Pero existía una tendencia opuesta, que buscaba usar las elecciones como tribuna para realizar propaganda por el socialismo. Entre quienes planteaban esta postura tenía vigencia una actitud sectaria; preferían presentar candidatos de cada grupo por separado, ya que, si se trataba de hacer propaganda, entonces debía enarbolarse un programa coherente.
Los rupturistas se apoyaban en una cultura política muy extendida entre la izquierda setentera. En efecto, el sectarismo dominaba ampliamente y cada grupo tenía la impresión de ser el único auténtico. En algunos casos, las otras agrupaciones eran consideradas traidoras y agentes del imperialismo, acusadas incluso de pretender subrepticiamente de llevar al movimiento popular a la derrota. Por ello, no existía una cultura común de izquierdas ni el sentimiento de compartir una comunidad política.
Por el contrario, la desconfianza dominaba la relación entre izquierdistas y el sentimiento predominante era avanzar las fichas propias en detrimento de los demás. Como esa actitud estaba muy presente –en todos los grupos– resulta que era muy débil el sustrato político común que hubiera permitido la unidad electoral.
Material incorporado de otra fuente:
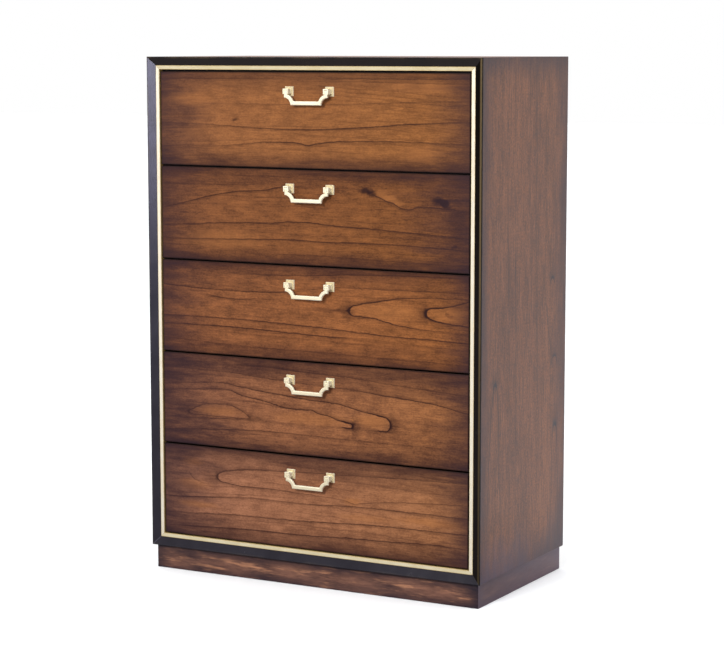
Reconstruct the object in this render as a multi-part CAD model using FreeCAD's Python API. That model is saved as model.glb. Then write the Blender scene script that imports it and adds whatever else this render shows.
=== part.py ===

Cuando se formó ARI fue un instante feliz, en ese momento los pragmáticos y unitarios se impusieron en los diversos partidos y forzaron el entendimiento. Pero en nuestras manos se deshizo, como castillo de arena. Los sectarios fueron recuperando posiciones aquí y allá. Se apoyaban en la desconfianza y en todos los grupos pedían aumentar su cuota de congresistas. Como la torta no alcanzaba, se elevaron voces de ruptura, que surgieron en casi todas las izquierdas a la vez.
En el caso particular de Favre, él era enviado internacional para reforzar la dirección del POMR, uno de los dos grupos troskos integrantes de la alianza. Su participación contribuyó a definir a ese partido por la ruptura. Pero Favre no creó las condiciones políticas que explican la fuerza del sectarismo, ni siquiera tenía influencia sobre todo el trotskismo, sino solamente sobre el POMR, menos sobre los maoístas, cuyo sectarismo fue muy fuerte. Por lo tanto, no decidió la línea ni tampoco fue crucial. La polémica sobre su papel en el gobierno de Ollanta Humala ha sobredimensionado su rol en el pasado.